- LISTED RECORDS:
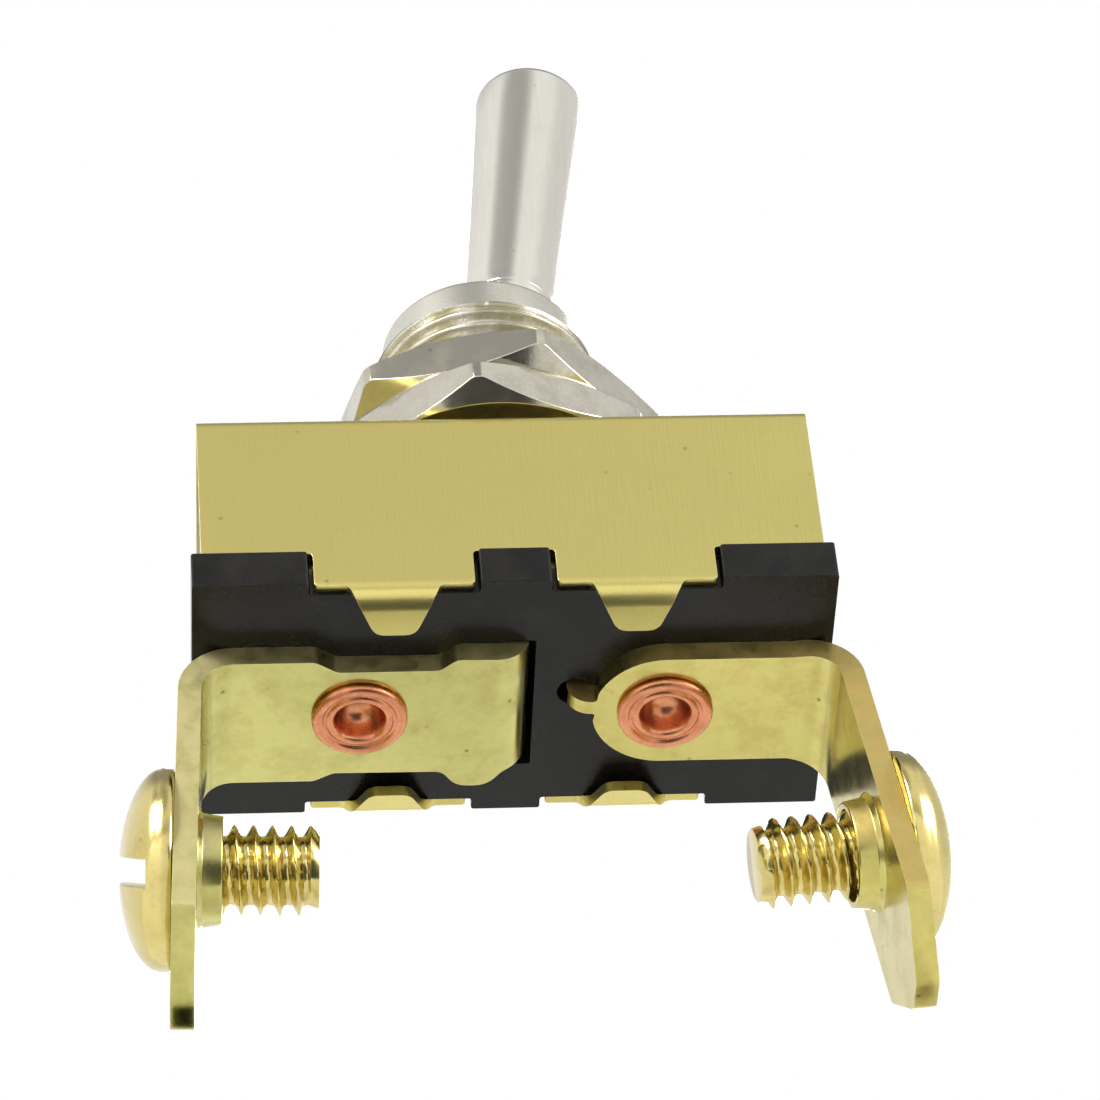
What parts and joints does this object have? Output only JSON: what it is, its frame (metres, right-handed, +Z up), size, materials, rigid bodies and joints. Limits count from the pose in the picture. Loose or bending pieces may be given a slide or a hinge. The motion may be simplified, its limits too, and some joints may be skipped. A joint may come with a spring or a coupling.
{
  "type": "toggle switch",
  "caption": "Enclosed single-pole toggle switch with a bat lever, a threaded panel bushing, a brass cover on a phenolic base and screw terminals.",
  "frame": {"origin": "on the bushing axis, where the free thread begins, 0.08 mm above the upper panel nut's outer face", "axes": "+Z up the threaded bushing towards the lever; X along the case, with the common terminal at -X and the load terminal at +X; the front long wall faces -Y. The lever rests thrown towards +X, the off position."},
  "size_m": [0.0439, 0.02, 0.0719],
  "materials": {
    "cover_brass": "satin",
    "phenolic": "satin",
    "fibre": "matte",
    "nickel": "satin",
    "lever_nickel": "polished",
    "terminal_brass": "polished",
    "screw_brass": "polished",
    "copper": "polished",
    "silver": "satin",
    "spring_steel": "satin",
    "contact_brass": "satin"
  },
  "bodies": {
    "case": {"cover": "cover_brass", "base": "phenolic", "insulator_plate": "fibre", "bushing": "nickel", "terminal_common": "terminal_brass", "terminal_load": "terminal_brass", "rivet_common": "copper", "rivet_load": "copper", "fixed_contact": "silver"},
    "lever": {"lever": "lever_nickel", "pivot_pin": "spring_steel", "plunger_spring": "spring_steel"},
    "plunger": {"plunger": "contact_brass"},
    "rocker": {"contact_rocker": "contact_brass", "moving_contact": "silver"},
    "nut_lower": {"panel_nut_lower": "nickel"},
    "nut_upper": {"panel_nut_upper": "nickel"},
    "screw_common": {"screw_common": "screw_brass"},
    "screw_load": {"screw_load": "screw_brass"}
  },
  "joints": [
    {"name": "lever_throw", "type": "hinge", "parent": "case", "child": "lever", "pos_m": [0, 0, -0.003], "axis": [0, 1, 0], "range_deg": [-14.9, 0]},
    {"name": "plunger_travel", "type": "slide", "parent": "lever", "child": "plunger", "axis": [0.1297, 0, 0.9916], "range_m": [0, 0.0006], "stiffness_N_per_m": 1500, "springref_m": -0.001, "deforming": ["plunger_spring"]},
    {"name": "contact_rock", "type": "hinge", "parent": "case", "child": "rocker", "pos_m": [0, 0, -0.0149], "axis": [0, 1, 0], "range_deg": [0, 14.3]},
    {"name": "nut_lower_travel", "type": "slide", "parent": "case", "child": "nut_lower", "axis": [0, 0, -1], "range_m": [0, 0.0007]},
    {"name": "nut_upper_travel", "type": "slide", "parent": "case", "child": "nut_upper", "axis": [0, 0, 1], "range_m": [0, 0.005]},
    {"name": "screw_common_travel", "type": "slide", "parent": "case", "child": "screw_common", "axis": [-0.999, 0, 0.0436], "range_m": [0, 0.004]},
    {"name": "screw_load_travel", "type": "slide", "parent": "case", "child": "screw_load", "axis": [0.9936, 0, 0.1132], "range_m": [0, 0.004]}
  ],
  "couplings": [
    {"joint": "contact_rock", "follows": "lever_throw", "ratio": -0.9597}
  ]
}
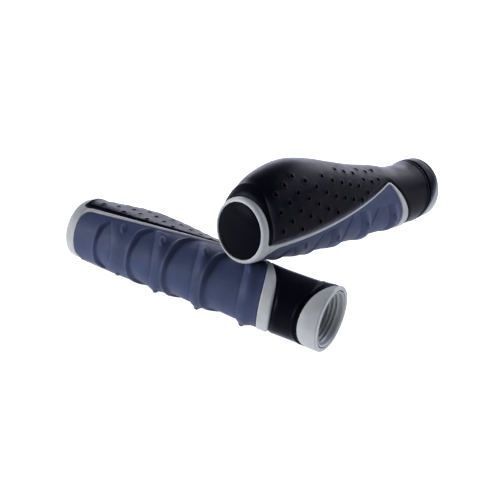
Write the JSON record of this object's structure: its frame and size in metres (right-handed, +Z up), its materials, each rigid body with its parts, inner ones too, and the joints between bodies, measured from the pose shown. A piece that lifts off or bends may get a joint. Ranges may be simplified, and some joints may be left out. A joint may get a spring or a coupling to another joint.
{
  "type": "handlebar grips",
  "caption": "Ergonomic bicycle handlebar grips with a dimpled palm swell, a scooped finger pad, raised piping and plugged closed outer ends, lying crossed on a surface.",
  "frame": {"origin": "on the surface that the pair lies on, under the middle of the pair's bounding box", "axes": "+Z up, +X along the lying grip from its plugged end to its mouth as seen from above, +Y towards the leaning grip's mouth"},
  "size_m": [0.1294, 0.1388, 0.0622],
  "materials": {
    "light_gray_rubber": "satin light gray soft rubber",
    "sleeve_plastic": "satin light gray moulded plastic",
    "black_rubber": "dimpled black soft rubber with a faint violet sheen",
    "blue_rubber": "matte blue-gray soft rubber with moulded finger scoops",
    "plug_plastic": "gloss black moulded plastic",
    "soft_filler": "plain soft filler, hidden"
  },
  "bodies": {
    "lying_grip": {"lying_inner_sleeve": "sleeve_plastic", "lying_end_ring": "light_gray_rubber", "lying_palm_pad": "black_rubber", "lying_palm_cushion": "soft_filler", "lying_finger_pad": "blue_rubber", "lying_piping_loop": "light_gray_rubber", "lying_mouth_ring": "light_gray_rubber"},
    "lying_plug": {"lying_end_plug": "plug_plastic"},
    "leaning_grip": {"leaning_inner_sleeve": "sleeve_plastic", "leaning_end_ring": "light_gray_rubber", "leaning_palm_pad": "black_rubber", "leaning_palm_cushion": "soft_filler", "leaning_finger_pad": "blue_rubber", "leaning_piping_loop": "light_gray_rubber", "leaning_mouth_ring": "light_gray_rubber"},
    "leaning_plug": {"leaning_end_plug": "plug_plastic"}
  },
  "joints": [
    {"name": "lying_plug_pull", "type": "slide", "parent": "lying_grip", "child": "lying_plug", "axis": [-0.9998, 0, 0.0216], "range_m": [0, 0.03]},
    {"name": "leaning_lift", "type": "slide", "parent": "lying_grip", "child": "leaning_grip", "axis": [0, 0, 1], "range_m": [0, 0.08]},
    {"name": "leaning_plug_pull", "type": "slide", "parent": "leaning_grip", "child": "leaning_plug", "axis": [-0.2267, -0.9441, 0.2392], "range_m": [0, 0.03]}
  ]
}
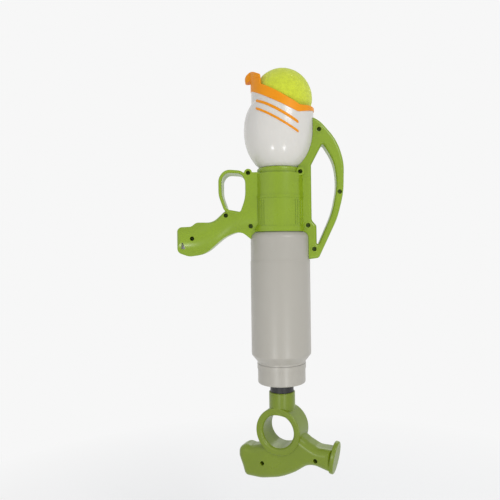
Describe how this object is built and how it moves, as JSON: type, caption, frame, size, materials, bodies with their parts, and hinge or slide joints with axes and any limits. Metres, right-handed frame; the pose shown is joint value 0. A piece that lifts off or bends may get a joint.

- YOUR OBJECTIVE: Restate the records, all of them, precisely as written.

- EXERCISE RESULT:
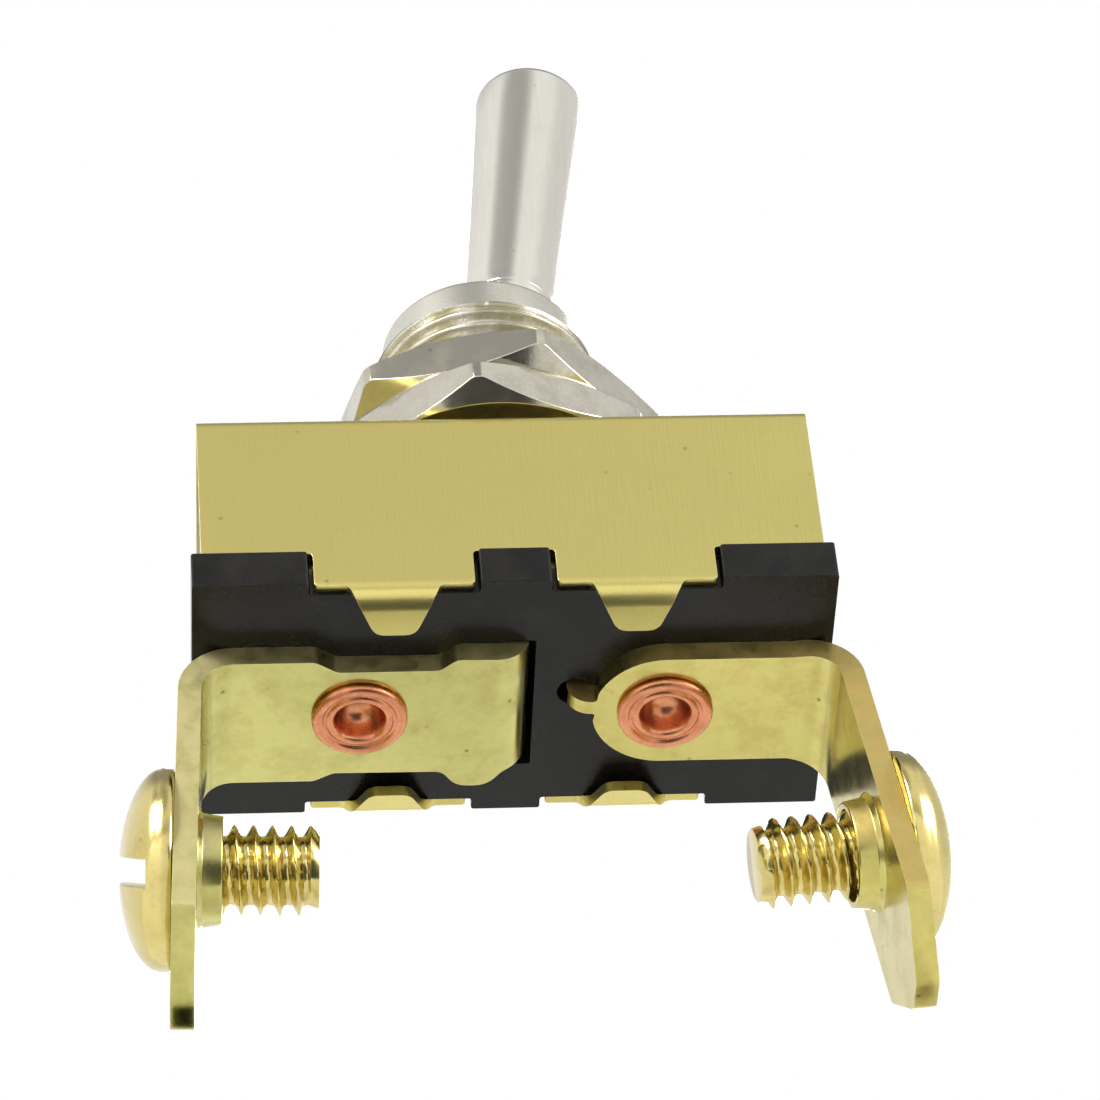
What parts and joints does this object have? Output only JSON: what it is, its frame (metres, right-handed, +Z up), size, materials, rigid bodies and joints. Limits count from the pose in the picture. Loose or bending pieces may be given a slide or a hinge. The motion may be simplified, its limits too, and some joints may be skipped. A joint may come with a spring or a coupling.
{
  "type": "toggle switch",
  "caption": "Enclosed single-pole toggle switch with a bat lever, a threaded panel bushing, a brass cover on a phenolic base and screw terminals.",
  "frame": {"origin": "on the bushing axis, where the free thread begins, 0.08 mm above the upper panel nut's outer face", "axes": "+Z up the threaded bushing towards the lever; X along the case, with the common terminal at -X and the load terminal at +X; the front long wall faces -Y. The lever rests thrown towards +X, the off position."},
  "size_m": [0.0439, 0.02, 0.0719],
  "materials": {
    "cover_brass": "satin",
    "phenolic": "satin",
    "fibre": "matte",
    "nickel": "satin",
    "lever_nickel": "polished",
    "terminal_brass": "polished",
    "screw_brass": "polished",
    "copper": "polished",
    "silver": "satin",
    "spring_steel": "satin",
    "contact_brass": "satin"
  },
  "bodies": {
    "case": {"cover": "cover_brass", "base": "phenolic", "insulator_plate": "fibre", "bushing": "nickel", "terminal_common": "terminal_brass", "terminal_load": "terminal_brass", "rivet_common": "copper", "rivet_load": "copper", "fixed_contact": "silver"},
    "lever": {"lever": "lever_nickel", "pivot_pin": "spring_steel", "plunger_spring": "spring_steel"},
    "plunger": {"plunger": "contact_brass"},
    "rocker": {"contact_rocker": "contact_brass", "moving_contact": "silver"},
    "nut_lower": {"panel_nut_lower": "nickel"},
    "nut_upper": {"panel_nut_upper": "nickel"},
    "screw_common": {"screw_common": "screw_brass"},
    "screw_load": {"screw_load": "screw_brass"}
  },
  "joints": [
    {"name": "lever_throw", "type": "hinge", "parent": "case", "child": "lever", "pos_m": [0, 0, -0.003], "axis": [0, 1, 0], "range_deg": [-14.9, 0]},
    {"name": "plunger_travel", "type": "slide", "parent": "lever", "child": "plunger", "axis": [0.1297, 0, 0.9916], "range_m": [0, 0.0006], "stiffness_N_per_m": 1500, "springref_m": -0.001, "deforming": ["plunger_spring"]},
    {"name": "contact_rock", "type": "hinge", "parent": "case", "child": "rocker", "pos_m": [0, 0, -0.0149], "axis": [0, 1, 0], "range_deg": [0, 14.3]},
    {"name": "nut_lower_travel", "type": "slide", "parent": "case", "child": "nut_lower", "axis": [0, 0, -1], "range_m": [0, 0.0007]},
    {"name": "nut_upper_travel", "type": "slide", "parent": "case", "child": "nut_upper", "axis": [0, 0, 1], "range_m": [0, 0.005]},
    {"name": "screw_common_travel", "type": "slide", "parent": "case", "child": "screw_common", "axis": [-0.999, 0, 0.0436], "range_m": [0, 0.004]},
    {"name": "screw_load_travel", "type": "slide", "parent": "case", "child": "screw_load", "axis": [0.9936, 0, 0.1132], "range_m": [0, 0.004]}
  ],
  "couplings": [
    {"joint": "contact_rock", "follows": "lever_throw", "ratio": -0.9597}
  ]
}
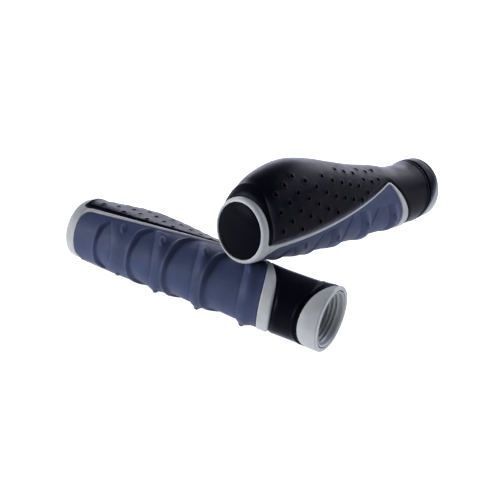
Write the JSON record of this object's structure: its frame and size in metres (right-handed, +Z up), its materials, each rigid body with its parts, inner ones too, and the joints between bodies, measured from the pose shown. A piece that lifts off or bends may get a joint. Ranges may be simplified, and some joints may be left out. A joint may get a spring or a coupling to another joint.
{
  "type": "handlebar grips",
  "caption": "Ergonomic bicycle handlebar grips with a dimpled palm swell, a scooped finger pad, raised piping and plugged closed outer ends, lying crossed on a surface.",
  "frame": {"origin": "on the surface that the pair lies on, under the middle of the pair's bounding box", "axes": "+Z up, +X along the lying grip from its plugged end to its mouth as seen from above, +Y towards the leaning grip's mouth"},
  "size_m": [0.1294, 0.1388, 0.0622],
  "materials": {
    "light_gray_rubber": "satin light gray soft rubber",
    "sleeve_plastic": "satin light gray moulded plastic",
    "black_rubber": "dimpled black soft rubber with a faint violet sheen",
    "blue_rubber": "matte blue-gray soft rubber with moulded finger scoops",
    "plug_plastic": "gloss black moulded plastic",
    "soft_filler": "plain soft filler, hidden"
  },
  "bodies": {
    "lying_grip": {"lying_inner_sleeve": "sleeve_plastic", "lying_end_ring": "light_gray_rubber", "lying_palm_pad": "black_rubber", "lying_palm_cushion": "soft_filler", "lying_finger_pad": "blue_rubber", "lying_piping_loop": "light_gray_rubber", "lying_mouth_ring": "light_gray_rubber"},
    "lying_plug": {"lying_end_plug": "plug_plastic"},
    "leaning_grip": {"leaning_inner_sleeve": "sleeve_plastic", "leaning_end_ring": "light_gray_rubber", "leaning_palm_pad": "black_rubber", "leaning_palm_cushion": "soft_filler", "leaning_finger_pad": "blue_rubber", "leaning_piping_loop": "light_gray_rubber", "leaning_mouth_ring": "light_gray_rubber"},
    "leaning_plug": {"leaning_end_plug": "plug_plastic"}
  },
  "joints": [
    {"name": "lying_plug_pull", "type": "slide", "parent": "lying_grip", "child": "lying_plug", "axis": [-0.9998, 0, 0.0216], "range_m": [0, 0.03]},
    {"name": "leaning_lift", "type": "slide", "parent": "lying_grip", "child": "leaning_grip", "axis": [0, 0, 1], "range_m": [0, 0.08]},
    {"name": "leaning_plug_pull", "type": "slide", "parent": "leaning_grip", "child": "leaning_plug", "axis": [-0.2267, -0.9441, 0.2392], "range_m": [0, 0.03]}
  ]
}
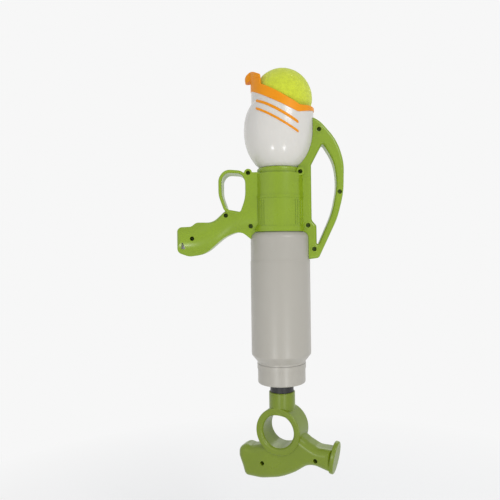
Describe how this object is built and how it moves, as JSON: type, caption, frame, size, materials, bodies with their parts, and hinge or slide joints with axes and any limits. Metres, right-handed frame; the pose shown is joint value 0. A piece that lifts off or bends may get a joint.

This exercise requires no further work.